According to a spokesperson for the China Coast Guard, Chinese maritime law enforcement authorities drove away a Philippine government vessel that illegally intruded into Chinese waters in the South China Sea. BRP Datu Sanday, a vessel of the Philippines' Bureau of Fisheries and Aquatic Resources, intruded into waters near China's Huangyan Island on Thursday and Friday in defiance of the "repeated dissuasion and warnings" given by the CCG. It was later expelled from the waters after the Chinese maritime law enforcement agency took "necessary measures".
This was only the latest of a series of similar incidents as Manila seeks to further internationalize the historical maritime disputes, and may not be the last. The South China Sea disputes are legacies of history whose resolution calls for patient scrutiny of past and present realities as well as international laws and conventions. The Code of Conduct Beijing and the members of the Association of Southeast Asian Nations are drafting is a constructive collective endeavor for the peaceful resolution of the territorial disputes, not only between China and the Philippines but for all the disputes in the South China Sea.
The impressive headway made in that direction is evidence that countries in the region are fully capable of handling such legacies of history in a calm and reasonable way if left to their own devices and are capable of working together to promote regional peace and prosperity. Manila's recent interest in amplifying the tensions and their international visibility is an opportunistic attempt to fish for gains at the expense of the regional consensus that the disputes should not derail regional development.

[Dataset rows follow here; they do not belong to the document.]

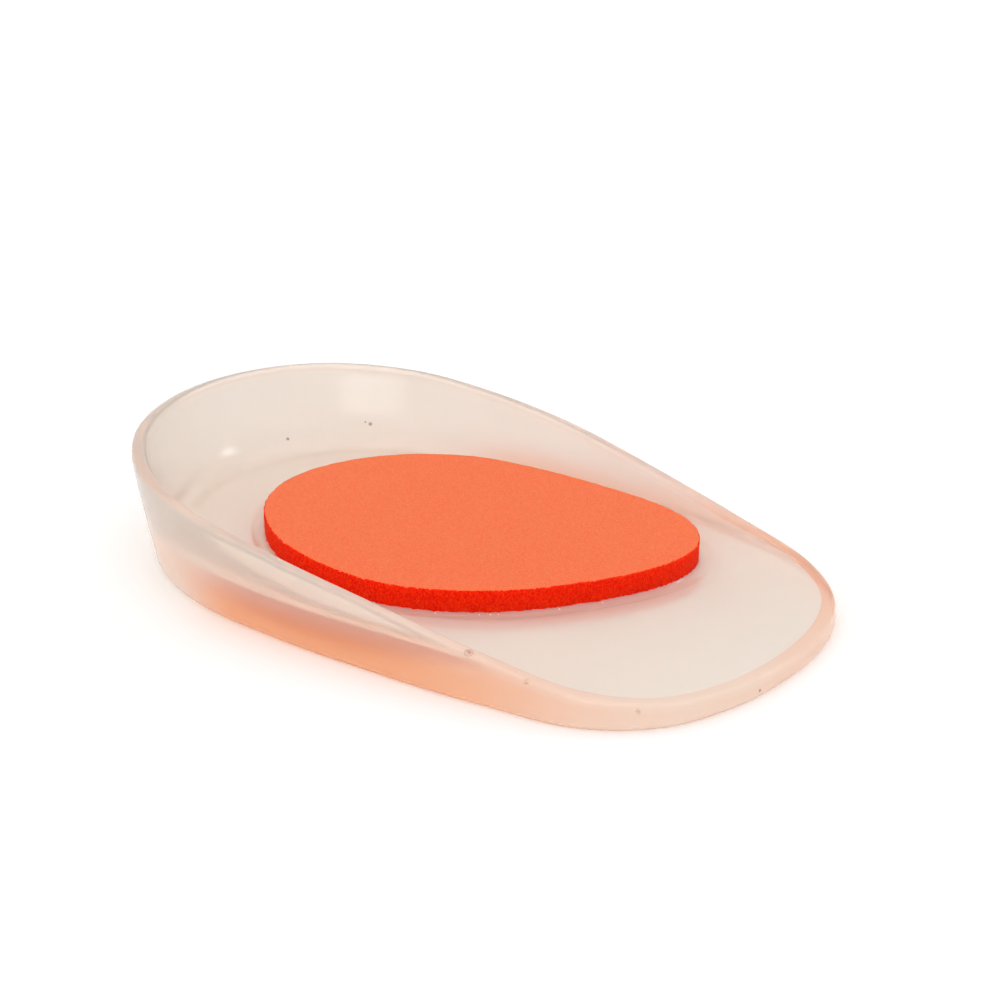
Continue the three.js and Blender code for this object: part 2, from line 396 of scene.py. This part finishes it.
# %% All sections round the cup, and the gel cup from them
def cup_section(edge, outward):
    """All points of the section at one place on the rim."""
    along = edge.x / half_length
    crest = between("crest", along, toe_height, heel_height)
    shelf = between("shelf", along, side_shelf, heel_shelf)
    radius = between("edge", along, toe_edge_radius, heel_edge_radius)
    lean = section_share("lean", along) * heel_lean
    foot = edge - outward * shelf
    foot.z = floor_height(foot.x)
    line = []
    for inward, height in wall_section(crest, shelf, radius, lean, foot.z):
        point = edge - outward * inward
        line.append(Vector((point.x, point.y, height)))
    return line + floor_section(foot)


cup_columns = [cup_section(edge, outward) for edge, outward in rim_loop]
gel_cup = ring_blank("gel_cup_moulding", cup_stations, len(cup_columns[0]))
lift_rings(gel_cup, cup_columns)
bpy.ops.object.shade_smooth()
print("gel cup", len(gel_cup.data.polygons), "faces from", len(cup_columns[0]), "rings")

# %% [markdown]
# ## The foam pad
#
# Such a pad is punched out of sheet with a steel blade, as a cookie is with its cutter. Its faces
# keep the closed skin of the sheet. The blade tears the foam's cells open on its way down, so the
# side is rough and its upper edge is ragged. The same blank of rings serves here, with many more
# stations, and each line of the side is moved in and out by noise: slow waves of about 1.4 mm and
# fine ones of about 0.35 mm.

# %% The foam pad, cut from sheet
pad_stations = 840
pad_edge_radius = 0.25 * mm
pad_edge_steps = 3
cut_lines = (0.0, 0.15, 0.3, 0.45, 0.6, 0.75, 0.9)
# Lines on the two faces, inward from the edge, that keep the shading of the faces flat.
face_near = 0.8 * mm
face_far = 3 * mm
# The cut: how far it wanders, how much more at its upper edge, and where the noise is read.
cut_wander = 0.16 * mm
upper_edge_ragged = 1.6
noise_radius = 40
noise_per_mm_up = 2
slow_waves = 0.5
fine_waves = 2
slow_share = 0.4
pad_bottom = well_floor
pad_top = pad_high.z


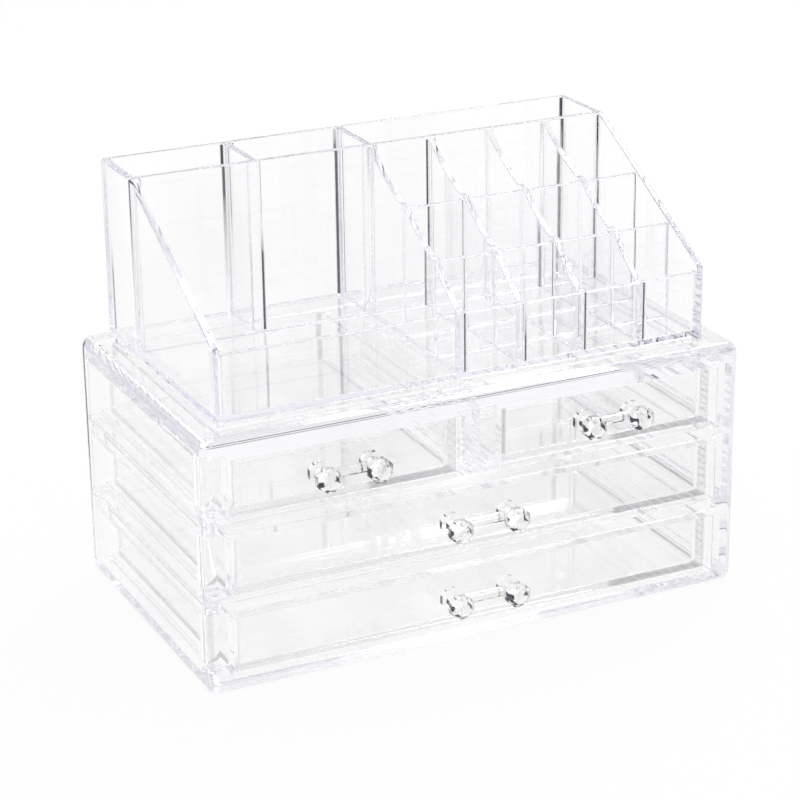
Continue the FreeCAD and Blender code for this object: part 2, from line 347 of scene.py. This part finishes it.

That Manila wants to sugarcoat its provocative actions with the veneer of respectability is evidenced by the Philippine vessel operating with a heavy media presence onboard. But as the China Coast Guard spokesperson said, its response was professional and in strict accordance with law, leaving no doubt about which party is stirring up trouble. Given the historical and jurisprudential basis of Beijing's sovereignty claim to the disputed territory, no theatrics can gloss over the dirty antics Manila is staging under the US' orchestration.
Sooner or later, Manila will realize that it has little to gain, but a lot to lose by dancing to Washington's tune and that the best way out of the predicament it is putting itself in is to continue negotiating the multilateral Code of Conduct.
If Manila continues with its present approach, it will only end up poisoning the atmosphere for the peaceful resolution of the disputes. That will serve no party in the region any good.